Baghdad’s Abu Ghraib prison as seen in 2009. On Sunday, militants staged an audacious raid at this and another high-security prison.

Karim Kadim, • Associated Press file photo,

Al-Qaida takes credit for brazen jailbreaks in Iraq

  • Article by: Jabbar Yaseen and Liz Sly
  • Washington Post
  • July 23, 2013 - 7:53 PM

– Iraq’s Al-Qaida affiliate claimed responsibility Tuesday for a jailbreak from the infamous Abu Ghraib prison that unleashed hundreds of militants into an already unstable region and boosted the group’s resurgent fortunes in Iraq and Syria.
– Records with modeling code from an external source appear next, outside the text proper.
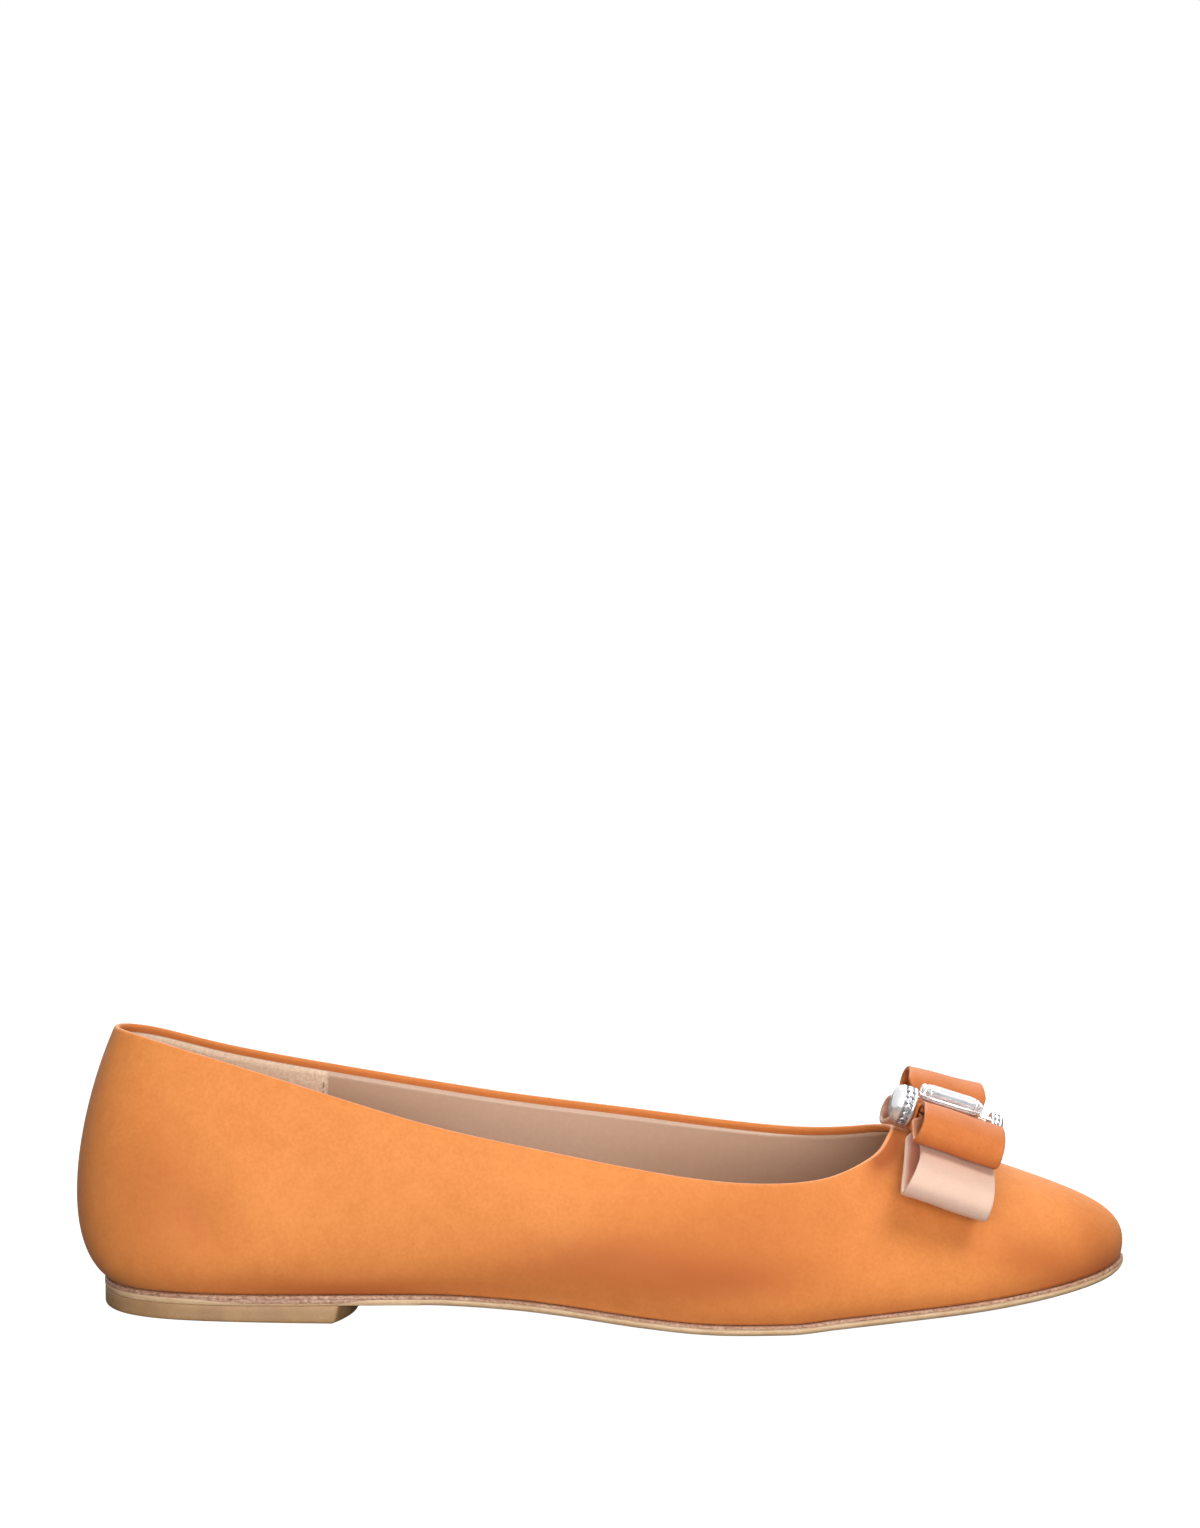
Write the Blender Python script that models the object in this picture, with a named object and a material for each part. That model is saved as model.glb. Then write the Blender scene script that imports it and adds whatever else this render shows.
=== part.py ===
# Ballet flat for a right foot, in metres: +X to the toe, +Y to the inner side of the foot, +Z up.
# Every piece is worked out from the named sizes below and from short tables of sections,
# whose lengths are shares of those sizes.

import math

import bpy
import numpy as np

for old in list(bpy.data.objects):
    bpy.data.objects.remove(old)

# Main sizes of the shoe
SOLE_LENGTH = 0.243
BALL_WIDTH = 0.077
BACK_HEIGHT = 0.0653
HEEL_SWELL = 0.0108

# Walls and gaps
UPPER_WALL = 0.002
OUTSOLE_THICKNESS = 0.0023
INSOLE_THICKNESS = 0.0022
RIBBON_THICKNESS = 0.0010
GAP = 0.0003
FEATHER_INSET = 0.0008

# How finely the curved pieces are cut
RIBS = 80
RIB_STEPS = 15


def columns(names, rows):
    return dict(zip(names.split(), np.array(rows, float).T))


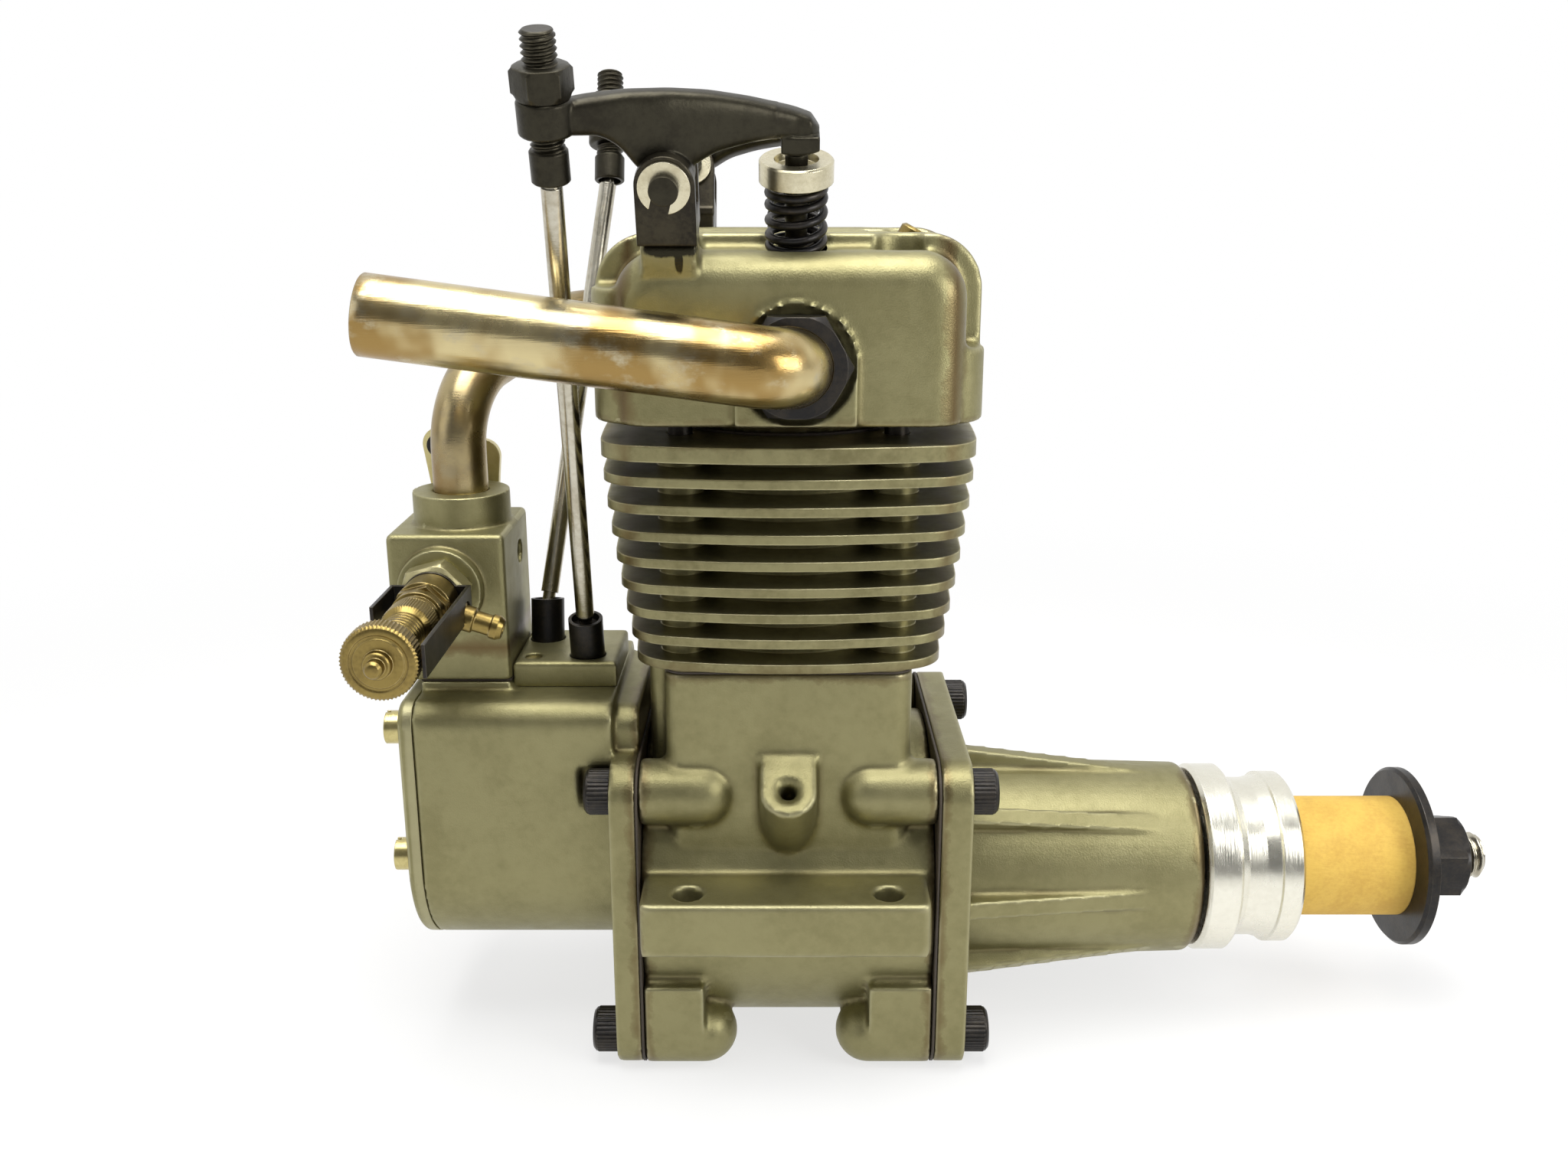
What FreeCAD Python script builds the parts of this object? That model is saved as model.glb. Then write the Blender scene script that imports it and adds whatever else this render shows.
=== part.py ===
import FreeCAD, Part
import math
import os

# Four-stroke model aircraft engine, about 7.5 cc. Millimetres. The crankshaft lies along X with the
# propeller at +X, the cylinder stands along Z, and the origin is where their two axes cross, which is
# also the middle of the beam mount's four holes.

V = FreeCAD.Vector
ORIGIN, X_AXIS, Y_AXIS, Z_AXIS = V(0, 0, 0), V(1, 0, 0), V(0, 1, 0), V(0, 0, 1)
NEAR, FAR = -1, 1

# Clearances
RUN = 0.08            # radial, a moving piece in its bore
SEAT = 0.03           # radial, a fixed piece in its seat
SMALL_GAP = 0.1       # between faces that must not touch

# Cylinder and crank mechanism
BORE = 22.0
STROKE = 19.6
ROD_LENGTH = 36.0
PIN_TO_CROWN = 9.6
PISTON_SKIRT = 6.0
PISTON_WALL = 1.6
CROWN_THICK = 3.0
RING_HEIGHT = 1.2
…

The Islamic State of Iraq and the Levant said in a statement that hundreds of prisoners were freed late Sunday in two coordinated assaults in which fighters used suicide bombs and mortars to storm the two top security prisons on Baghdad’s outskirts at Abu Ghraib and Taji. Both were once run by the U.S. military and housed the country’s most senior ­Al-Qaida detainees.

At least 26 members of the Iraqi security forces and more than a dozen prisoners were killed as the insurgents battled to breach the prison walls, Iraqi officials said. At Abu Ghraib, the attackers were apparently successful, and Iraq’s Interior Ministry said all the escapees came from that facility. The assailants were helped at both prisons, the ministry said, by “collusion” from guards inside.

The Iraqi government has not confirmed how many prisoners were set free, and officials said they are still trying to count those who got away. In Washington, U.S. officials put the number of escapees at between 500 and 600, ­including a significant number of Al-Qaida operatives.

The Islamic State of Iraq and the Levant said that the inmates freed in the raid included “over 500 jihadis … who were trained by war and prepared by ­battle.” They have been “taken to secure locations away from the enemy,” the statement added.

The Iraqi security forces were still hunting for fugitives Tuesday, and at least some were recaptured in the dragnet, the government said. Reports in the Iraqi media said the ­families of security force members and those who fought Al-Qaida alongside U.S. troops were fleeing areas in western Iraq, fearing revenge attacks from escaped militants.

The scale of the attacks against the heavily guarded facilities reinforced an impression building among many Iraqis that their security forces are struggling to cope with a resurgent Al-Qaida since U.S. forces withdrew in 2011, taking with them much of the expertise and technology that had been used to hold extremists at bay.

The jailbreak coincided with a relentless wave of bombings blamed on Al-Qaida. The bombings have claimed the lives of hundreds of civilians in recent months, bringing back levels of violence not seen since the U.S. troop surge in 2007 in a bid to reverse the bloodshed and to assert Iraqi government control.

The gains of the surge are now in jeopardy, said Aymenn al-Tamimi, a fellow with the Philadelphia-based Middle East Forum who monitors extremist activity in Iraq and Syria.

“This is a significant milestone in the resurgence of Al-Qaida in Iraq,” he said. “A good deal of the progress achieved from 2006 onward has essentially been undone now.”

The operation will also help accelerate the group’s ascendancy in Syria, where it has been rapidly expanding at the expense of more-moderate rebel groups.